Il y eut cette journée allemande, pluvieuse, lors de laquelle les sentiments vomirent l’Histoire. Ici demeurent ses traces.
Si l’on prêtait une attention toute particulière aux infographies proposées au sein du musée du camp de concentration de Dachau, on tomberait sur un document illustrant l’augmentation formidable du prix des œufs entre 1922 et 1923 en Allemagne. 1922 : un œuf, cent-quatre-vingts marks. 1923 : un œuf, quatre-vingts milliards de marks. L’atmosphère est lourde et sombre alors on ne prend pas nécessairement le temps de lire, même s’il faudrait lire, même s’il faudrait savoir. On voudrait penser à autre chose, on voudrait croire qu’on sait. On voudrait se dire que ce n’est qu’une erreur dans la traduction, un vulgaire cauchemar, un problème de compréhension. Autour, les regards béats s’acharnent sur les photos de prisonniers lacérés, dénudés, décrépis. Il y a là des enfants, jeunes, c’est déconseillé aux moins de douze ans mais ils sont entrés quand même. On se demande si ces images resteront dans leurs têtes, comment elles resteront dans leurs têtes. Puis le regard fuit vers l’extérieur. Dehors, les rayons du soleil qui tombent sur les baraques rendent la scène presque indécente. On réalise. On réalise que le musée du dedans décrit la situation du dehors. Que la vision qui s’offre à nous à présent est un témoignage de l’abominable passé. Que si les gens pleurent, là, à quelques kilomètres du fief munichois, c’est parce que les fantômes d’alors réapparaissent. Ils pleurent leurs morts, pleurent leur douleur, pleurent leur confusion et leur culpabilité. Ils pleurent l’Histoire.

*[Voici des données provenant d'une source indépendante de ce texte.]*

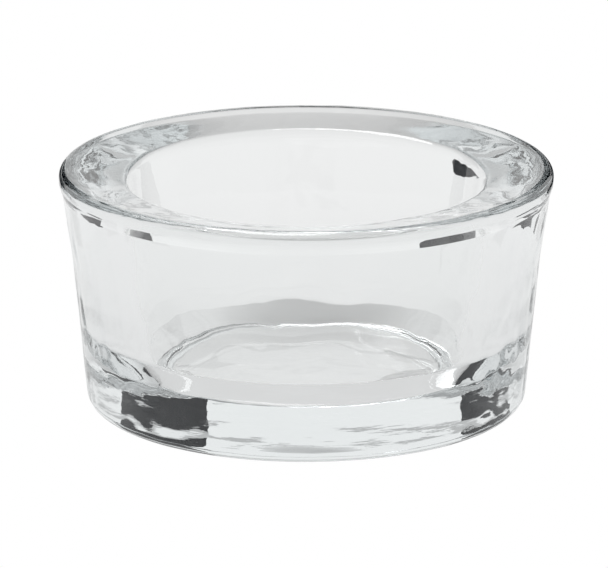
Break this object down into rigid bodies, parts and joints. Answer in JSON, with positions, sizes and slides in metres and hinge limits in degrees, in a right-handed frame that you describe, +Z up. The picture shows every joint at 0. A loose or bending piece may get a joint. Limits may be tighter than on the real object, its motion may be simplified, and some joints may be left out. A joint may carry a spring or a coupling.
{
  "type": "tealight holder",
  "caption": "Low, thick-walled clear glass tealight holder: a flared round cup with a beaded rim, a dipped rim top, a tapered well and a solid base.",
  "frame": {"origin": "centre of the resting face, on the axis of the cup", "axes": "+Z up along the axis of the cup, X and Y across it"},
  "size_m": [0.065, 0.065, 0.0321],
  "materials": {
    "clear_glass": "clear pressed soda-lime glass, fire-polished, slightly rippled, faint grey-green tint"
  },
  "bodies": {
    "root": {"glass_body": "clear_glass"}
  },
  "joints": []
}
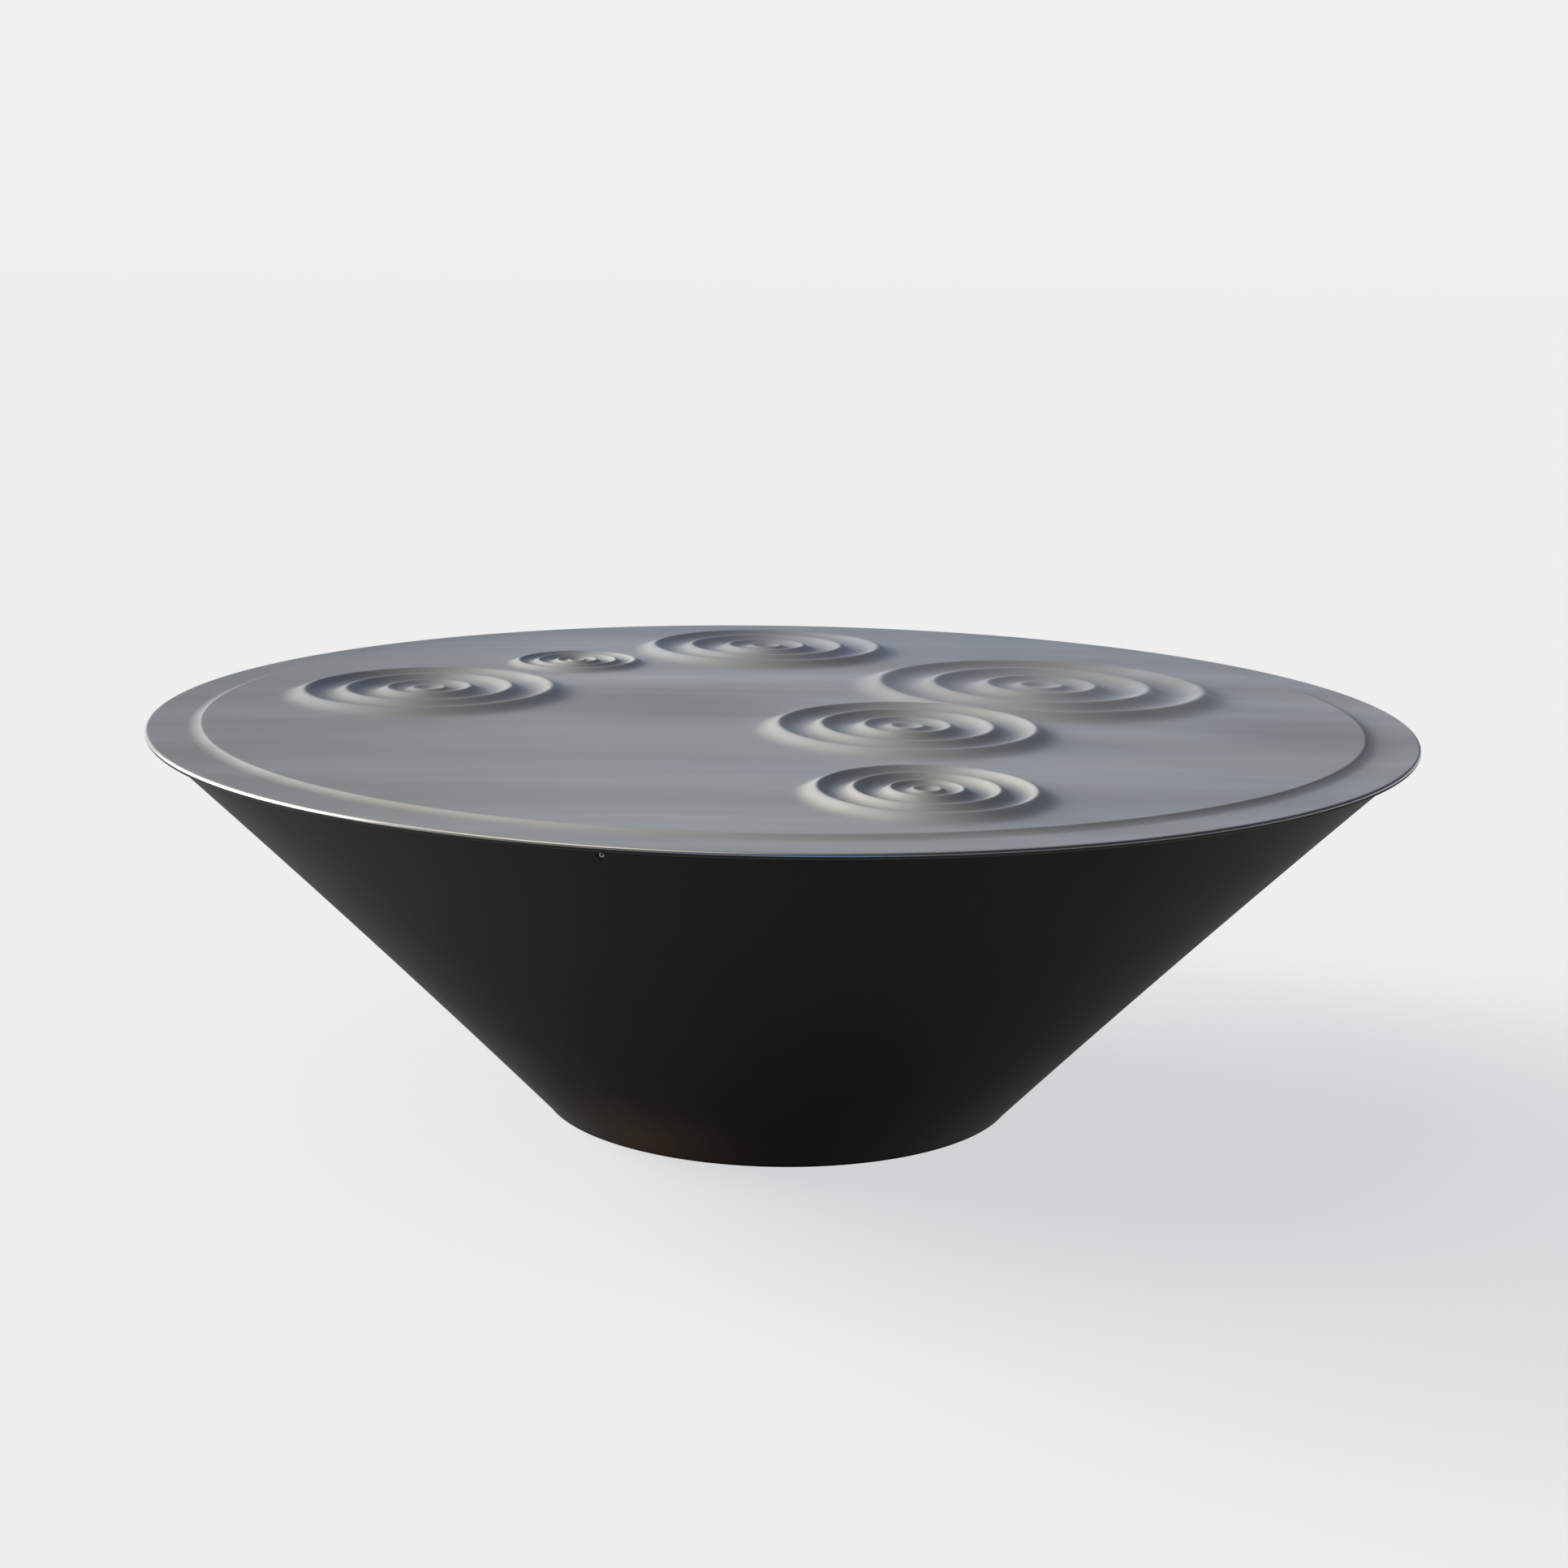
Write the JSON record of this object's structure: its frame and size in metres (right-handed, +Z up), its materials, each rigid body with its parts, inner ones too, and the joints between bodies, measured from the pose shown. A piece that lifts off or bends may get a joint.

L’orage gronde. On a lu Elie Wiesel, entendu les témoignages, écouté les cours proposés à l’école alors on se dit ce bruit est celui des bombardements alliés prêts à irradier le camp de la mort. Mais rien ne vient. Rien ne vient parce que ce n’est pas 1944 ou 1938 ou 1933 date de fondation du désastre. Rien ne vient sauf la pluie. Une pluie sourde et transperçante, cinglante comme le feu du crématorium situé à quelques mètres du musée. On se dit comment une pluie si forte ne l’a pas éteint, ce crématorium, ces douze années durant. Les allées sont longues pour s’y rendre. Il faut de la place pour loger tant de personnes. Il faut de la place pour effacer un peuple, annihiler la mémoire. Il faut de la place pour achever l’humanité.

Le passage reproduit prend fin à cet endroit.